* _WHAT THE TASK ASKS_: Everything from the line containing "for node in" to the line containing "imported = [obj", both lines included, must be copied exactly; nothing else should be.

* _DATA ENTRIES_:
•••

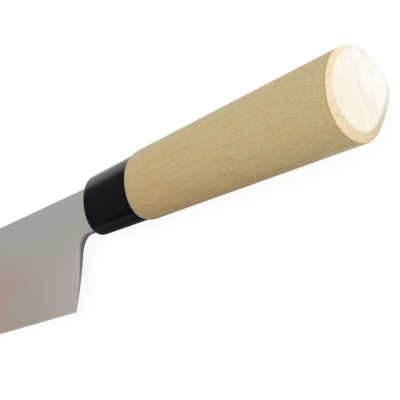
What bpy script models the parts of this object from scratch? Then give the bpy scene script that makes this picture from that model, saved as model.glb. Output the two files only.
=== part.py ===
"""Usuba: a single-bevel vegetable knife with a laminated blade and a D-shaped wooden handle.

Metres. X runs from the butt to the tip, Y from the spine to the cutting edge, and Z out of the blade's
back face (ura). The origin is on the flat end face of the handle, on the handle's axis.
"""

import math

import bmesh
import bpy
from mathutils import Vector

# Handle: overall length to the ferrule's front face, and the D section at the butt
HANDLE_LENGTH = 0.130
BUTT_HALF_HEIGHT = 0.0120
BUTT_BACK_DEPTH = 0.00945
BUTT_RIDGE_DEPTH = 0.0107
BUTT_CHAMFER_LENGTH = 0.00105
BUTT_CHAMFER_INSET = 0.0020
END_FACE_SHIFT_Y = -0.00045
END_FACE_SHIFT_Z = 0.0002

# D section: the ridge lies a little towards the spine, and both halves are fuller than an ellipse
RIDGE_OFFSET = 0.0014
SECTION_FULLNESS = 2.1
RIDGE_BLEND = 0.1

# Ferrule: moulded ring with a closed front
FERRULE_LENGTH = 0.0294
FERRULE_BACK_HALF_HEIGHT = 0.01025
FERRULE_BACK_DEPTH = 0.00705
FERRULE_BACK_RIDGE = 0.0088
FERRULE_FRONT_HALF_HEIGHT = 0.00975
FERRULE_FRONT_DEPTH = 0.0061
FERRULE_FRONT_RIDGE = 0.0085
FERRULE_WALL = 0.0018
FERRULE_FRONT_WALL = 0.0020
FERRULE_NOSE_RADIUS = 0.0010

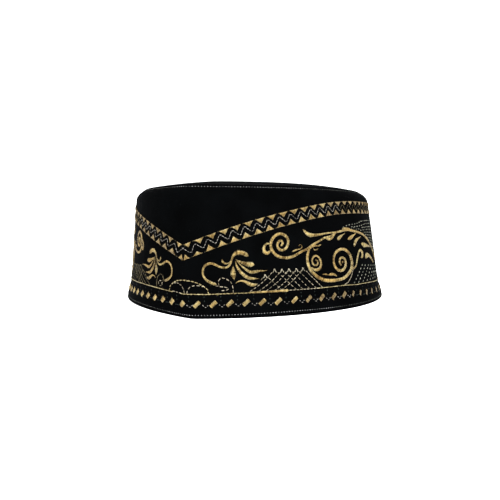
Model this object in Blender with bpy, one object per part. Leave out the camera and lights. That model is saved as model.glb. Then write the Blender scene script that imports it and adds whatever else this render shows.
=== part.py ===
"""A songkok: a brimless oval velvet cap, made of a creased side band and a domed crown.

Metres, +Z up. The cap rests on its hem. The front crease points to -Y and the back seam to +Y,
and the origin is on the floor, under the middle of the cap.
"""
import math

import bpy
import bmesh
from mathutils import Vector

# Driving dimensions, in metres and radians
HALF_GIRTH = 0.290        # hem length from the front crease round one side to the back seam
CREASE_TURN = 0.32        # how far each side of a crease turns away from a flat front
CREASE_ROUND = 0.0013     # length along the hem in which a crease makes most of its turn
SIDE_FLATNESS = 0.08      # turn taken from the sides and given to the quarters, for a longer oval
SEAM_HEIGHT = 0.0695      # height of the seam between the band and the crown
SHOULDER_START = 0.063    # height where the straight wall begins to round inwards
SHOULDER_DEPTH = 0.007    # how far the shoulder comes in by the seam
SIDE_TAPER = 1.8          # share of the width lost for each metre of height
FRONT_FLARE = 0.5         # share of the length gained for each metre of height
HEM_SWELL = 0.0006        # how far the folded hem stands out from the wall
HEM_SWELL_HEIGHT = 0.0045
HEM_SWELL_REACH = 0.0032
WALL = 0.0024             # velvet and its stiffening
HEM_ROUND = 0.0008        # rounding of the hem's two lower edges
CROWN_RISE = 0.0055       # how far the middle of the crown stands above the seam
CROWN_FLATNESS = 2.8      # power of the dome: a higher one is flatter in the middle
CROWN_THICKNESS = 0.0020
SEAM_GAP = 0.0003         # between the band's upper edge and the crown's edge

# Divisions
COLUMNS_EACH_SIDE = 48
COLUMN_CROWDING = 0.6     # 0 spaces the columns evenly, more draws them towards the creases
PATH_STEPS = 2000
WALL_HEIGHTS = 5
SHOULDER_HEIGHTS = 5
HEM_ARC_STEPS = 2
CROWN_RINGS = 8
CROWN_HOLLOW_RINGS = 5
SMOOTH_ANGLE = math.radians(35)

BLACK_VELVET = (0.0045, 0.0050, 0.0062, 1.0)
VELVET_ROUGHNESS = 0.9


def hem_heading(distance):
    """Direction of the hem at a distance from the front crease: 0 faces +X, pi faces -X."""
    even_turn = (math.pi - 2 * CREASE_TURN) / HALF_GIRTH * distance
    front_crease = CREASE_TURN * math.tanh(distance / CREASE_ROUND)
    back_crease = CREASE_TURN * (1 - math.tanh((HALF_GIRTH - distance) / CREASE_ROUND))
    oval = -SIDE_FLATNESS * math.sin(2 * math.pi * distance / HALF_GIRTH)
    return front_crease + even_turn + back_crease + oval


def hem_side(distances):
    """Points of the hem at these distances along the +X side, centred front to back."""
    step = HALF_GIRTH / PATH_STEPS
    path = [(0.0, 0.0)]
    for i in range(PATH_STEPS):
        heading = hem_heading((i + 0.5) * step)
        x, y = path[-1]
        path.append((x + step * math.cos(heading), y + step * math.sin(heading)))
    middle = path[-1][1] / 2
    across = path[-1][0]
    points = []
    for distance in distances:
        place = distance / step
        i = min(int(place), PATH_STEPS - 1)
        part = place - i
        x = path[i][0] * (1 - part) + path[i + 1][0] * part
        y = path[i][1] * (1 - part) + path[i + 1][1] * part
        # The last column is drawn onto the middle plane, so the two sides meet
        x -= across * distance / HALF_GIRTH
        points.append((x, y - middle))
    return points


def hem_outline():
    """The whole hem, counter-clockwise from above, starting at the front crease."""
    distances = []
    for i in range(COLUMNS_EACH_SIDE + 1):
        t = i / COLUMNS_EACH_SIDE
        crowded = t - COLUMN_CROWDING * math.sin(2 * math.pi * t) / (2 * math.pi)
        distances.append(HALF_GIRTH * crowded)
    right = hem_side(distances)
    left = [(-x, y) for x, y in reversed(right[1:-1])]
    return right + left


OUTLINE = hem_outline()
HALF_WIDTH = max(x for x, y in OUTLINE)
HALF_LENGTH = max(y for x, y in OUTLINE)


def shoulder_inset(height):
    """How far the wall has come in at a height, in the rounded shoulder."""
    t = max(0.0, (height - SHOULDER_START) / (SEAM_HEIGHT - SHOULDER_START))
    return SHOULDER_DEPTH * t * t


def hem_swell(height):
    """How far the folded hem stands out at a height."""
    t = (height - HEM_SWELL_HEIGHT) / HEM_SWELL_REACH
    return HEM_SWELL * math.exp(-t * t)


def outline_at(height, inset=0.0):
    """The band's outer outline at a height, moved inwards by an inset measured level."""
    across = 1 - SIDE_TAPER * height - shoulder_inset(height) / HALF_WIDTH
    along = 1 + FRONT_FLARE * height - shoulder_inset(height) / HALF_LENGTH
    scaled = [Vector((x * across, y * along, 0)) for x, y in OUTLINE]
    ring = []
    for i, point in enumerate(scaled):
        before = scaled[i - 1]
        after = scaled[(i + 1) % len(scaled)]
        back = (point - before).normalized()
        ahead = (after - point).normalized()
        tangent = (back + ahead).normalized()
        outward = Vector((tangent.y, -tangent.x, 0))
        mitre = 1 / max(tangent.dot(ahead), 0.5)
        moved = point + outward * (hem_swell(height) - inset) * mitre
        ring.append(Vector((moved.x, moved.y, height)))
    return ring


def wall_slope(height):
    """Level distance that the outer wall comes in for each metre it rises."""
    t = max(0.0, (height - SHOULDER_START) / (SEAM_HEIGHT - SHOULDER_START))
    return 2 * SHOULDER_DEPTH * t / (SEAM_HEIGHT - SHOULDER_START)


def inner_ring(height):
    """The inner face opposite the outer ring of a height, one wall thickness in from it."""
    lean = math.atan(wall_slope(height))
    drop = WALL * math.sin(lean)
    level = WALL * math.cos(lean)
    ring = outline_at(height, level)
    return [Vector((p.x, p.y, p.z - drop)) for p in ring]


def heights_between(low, high, count):
    """Evenly spaced heights from low to high, both ends among them."""
    return [low + (high - low) * i / (count - 1) for i in range(count)]


def loft(bm, rings, closed):
    """Skins the rings in turn, and joins the last to the first where the section is closed."""
    loops = [[bm.verts.new(p) for p in ring] for ring in rings]
    pairs = list(zip(loops, loops[1:]))
    if closed:
        pairs.append((loops[-1], loops[0]))
    for low, high in pairs:
        for i in range(len(low)):
            j = (i + 1) % len(low)
            bm.faces.new((low[i], low[j], high[j], high[i]))
    return loops


def finish(bm, name, material):
    """Turns the faces out and makes the object, shaded smooth."""
    bmesh.ops.triangulate(bm, faces=bm.faces)
    bmesh.ops.recalc_face_normals(bm, faces=bm.faces)
    mesh = bpy.data.meshes.new(name)
    bm.to_mesh(mesh)
    bm.free()
    mesh.materials.append(material)
    mesh.shade_smooth()
    mesh.set_sharp_from_angle(angle=SMOOTH_ANGLE)
    piece = bpy.data.objects.new(name, mesh)
    bpy.context.scene.collection.objects.link(piece)
    return piece


def velvet(name):
    """Plain black velvet."""
    material = bpy.data.materials.new(name)
    material.use_nodes = True
    shader = material.node_tree.nodes["Principled BSDF"]
    shader.inputs["Base Color"].default_value = BLACK_VELVET
    shader.inputs["Roughness"].default_value = VELVET_ROUGHNESS
    shader.inputs["Metallic"].default_value = 0.0
    return material


def hem_corner(inner):
    """Rings round one lower edge of the hem, from its flat underside up to its wall."""
    rings = []
    for i in range(HEM_ARC_STEPS + 1):
        angle = math.pi / 2 * i / HEM_ARC_STEPS
        sunk = HEM_ROUND * (1 - math.sin(angle))
        height = HEM_ROUND * (1 - math.cos(angle))
        inset = WALL - sunk if inner else sunk
        rings.append(outline_at(height, inset))
    return rings


def make_side_band():
    """The strip: hem, straight wall, shoulder, the edge at the seam, and the inner face."""
    straight = heights_between(HEM_ROUND, SHOULDER_START, WALL_HEIGHTS)
    hem_bulge = heights_between(HEM_ROUND, 2 * HEM_SWELL_HEIGHT, HEM_ARC_STEPS + 2)
    shoulder = heights_between(SHOULDER_START, SEAM_HEIGHT, SHOULDER_HEIGHTS)
    outer_heights = hem_bulge[1:] + straight[1:] + shoulder[1:]
    outer = hem_corner(inner=False) + [outline_at(h) for h in outer_heights]
    inner_heights = straight[1:] + shoulder[1:]
    inner = hem_corner(inner=True) + [inner_ring(h) for h in inner_heights]
    bm = bmesh.new()
    loft(bm, outer + inner[::-1], closed=True)
    return finish(bm, "side_band", velvet("side_band_velvet"))


def crown_ring(edge, share, lowered):
    """A ring of the dome: the crown's edge drawn in to a share of its size, and lowered."""
    rise = CROWN_RISE * (1 - share ** CROWN_FLATNESS)
    return [Vector((p.x * share, p.y * share, p.z + rise - lowered)) for p in edge]


def close_pole(bm, loop, height):
    """Fans a loop to one point on the middle line."""
    pole = bm.verts.new((0, 0, height))
    for i in range(len(loop)):
        bm.faces.new((loop[i], loop[(i + 1) % len(loop)], pole))


def crown_shares(count):
    """Ring sizes from the edge inwards, closer together near the edge."""
    return [1 - (i / count) ** 1.3 for i in range(count)]


def make_crown():
    """The domed oval panel, whose edge stands off the band's edge by the seam gap."""
    lean = math.atan(wall_slope(SEAM_HEIGHT))
    upper_edge = outline_at(SEAM_HEIGHT, SEAM_GAP * math.sin(lean))
    upper_edge = [Vector((p.x, p.y, p.z + SEAM_GAP * math.cos(lean))) for p in upper_edge]
    in_step = CROWN_THICKNESS * math.cos(lean) + SEAM_GAP * math.sin(lean)
    lower_edge = outline_at(SEAM_HEIGHT, in_step)
    fall = CROWN_THICKNESS * math.sin(lean)
    lower_edge = [Vector((p.x, p.y, p.z - fall + SEAM_GAP * math.cos(lean))) for p in lower_edge]
    top = [crown_ring(upper_edge, share, 0.0) for share in crown_shares(CROWN_RINGS)]
    under = [crown_ring(lower_edge, share, 0.0) for share in crown_shares(CROWN_HOLLOW_RINGS)]
    bm = bmesh.new()
    loops = loft(bm, under[::-1] + top, closed=False)
    under_pole = lower_edge[0].z + CROWN_RISE
    top_pole = upper_edge[0].z + CROWN_RISE
    close_pole(bm, loops[0], under_pole)
    close_pole(bm, loops[-1], top_pole)
    return finish(bm, "crown", velvet("crown_velvet"))


def clear_scene():
    """Removes whatever the file opened with."""
    for thing in list(bpy.data.objects):
        bpy.data.objects.remove(thing, do_unlink=True)


clear_scene()
make_side_band()
make_crown()
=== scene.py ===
"""A songkok's looks: black velvet, satin-stitched gold scrolls and running stitches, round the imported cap.

Metres, +Z up, front crease towards -Y. A place on the band is given by u, the distance along the hem
from the front crease (negative on the left), and z, the height. The charts below are in millimetres.
"""
import math

import bmesh
import bpy
import numpy as np
from mathutils import Matrix, Vector


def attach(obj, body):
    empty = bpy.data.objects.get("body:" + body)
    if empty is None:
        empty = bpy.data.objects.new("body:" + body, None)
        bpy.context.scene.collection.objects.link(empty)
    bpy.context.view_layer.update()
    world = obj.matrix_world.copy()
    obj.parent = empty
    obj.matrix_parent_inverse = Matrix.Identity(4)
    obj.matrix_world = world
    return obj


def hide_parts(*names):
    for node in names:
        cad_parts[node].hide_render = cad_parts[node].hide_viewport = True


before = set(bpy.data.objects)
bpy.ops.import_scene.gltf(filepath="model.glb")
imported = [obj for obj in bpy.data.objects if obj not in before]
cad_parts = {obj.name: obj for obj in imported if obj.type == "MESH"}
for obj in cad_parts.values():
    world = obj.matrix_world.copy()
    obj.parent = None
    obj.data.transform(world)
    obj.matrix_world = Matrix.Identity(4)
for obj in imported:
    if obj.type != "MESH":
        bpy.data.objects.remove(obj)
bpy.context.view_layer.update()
MM = 0.001

# The cap's form: its solids' sizes, but for the shoulder, which is a little squarer in velvet
HALF_GIRTH = 0.290
CREASE_TURN = 0.32
CREASE_ROUND = 0.0013
SIDE_FLATNESS = 0.08
SEAM_HEIGHT = 0.0695
SHOULDER_START = 0.063
SHOULDER_DEPTH = 0.0054
SIDE_TAPER = 1.8
FRONT_FLARE = 0.5
HEM_SWELL = 0.0006
HEM_SWELL_HEIGHT = 0.0045
HEM_SWELL_REACH = 0.0032
WALL = 0.0024
CROWN_RISE = 0.0055
CROWN_FLATNESS = 2.8
CROWN_THICKNESS = 0.0020

# What the soft cloth adds to that form
HEM_FLARE = 0.0013        # how much further than its solid the hem turns out at the table
HEM_FLARE_REACH = 0.005
CREASE_LEAN = 0.0042      # how far the front crease leans to the right at the table
CREASE_LEAN_TOP = 0.013   # the height where it stands straight again
CREASE_LEAN_FADE = 6      # a higher power keeps the lean nearer the crease
HAND_WAVE = 0.00022       # unevenness of a wall that is stiffened by hand
HAND_WAVE_FADE = 0.02     # it dies out over this height at the hem and at the crown seam
# Its waves: share, number round the cap, turn with height, and start
HAND_WAVES = ((0.5, 3, 40, 0.7), (0.3, 7, -90, 0.0), (0.2, 12, 0, 2.1))
HEM_ROLL = 0.0011         # radius of the turned-under hem
INNER_HEM_ROLL = 0.9 * HEM_ROLL
SEAM_ROLL = 0.0008        # radius of the two edges that meet in the crown seam
STITCH_GROOVE_DEPTH = 0.00022
STITCH_GROOVE_REACH = 0.0006
BACK_SEAM_DEPTH = 0.0007
BACK_SEAM_REACH = 0.0009
BACK_SEAM_AT_HEM = 0.6    # share of that depth in the rolled hem
CROWN_EDGE_INSET = 0.00005
CROWN_UNDER_INSET = 0.0009
CROWN_UNDER_DROP = 0.9 * CROWN_THICKNESS

# Rows of plain stitching along the two edges, where they pull the velvet in
HEM_ROW_HEIGHT = 2.2 * MM
TOP_ROW_HEIGHT = 68.4 * MM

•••

* _WRITTEN SOLUTION_:
    for node in names:
        cad_parts[node].hide_render = cad_parts[node].hide_viewport = True


before = set(bpy.data.objects)
bpy.ops.import_scene.gltf(filepath="model.glb")
imported = [obj for obj in bpy.data.objects if obj not in before]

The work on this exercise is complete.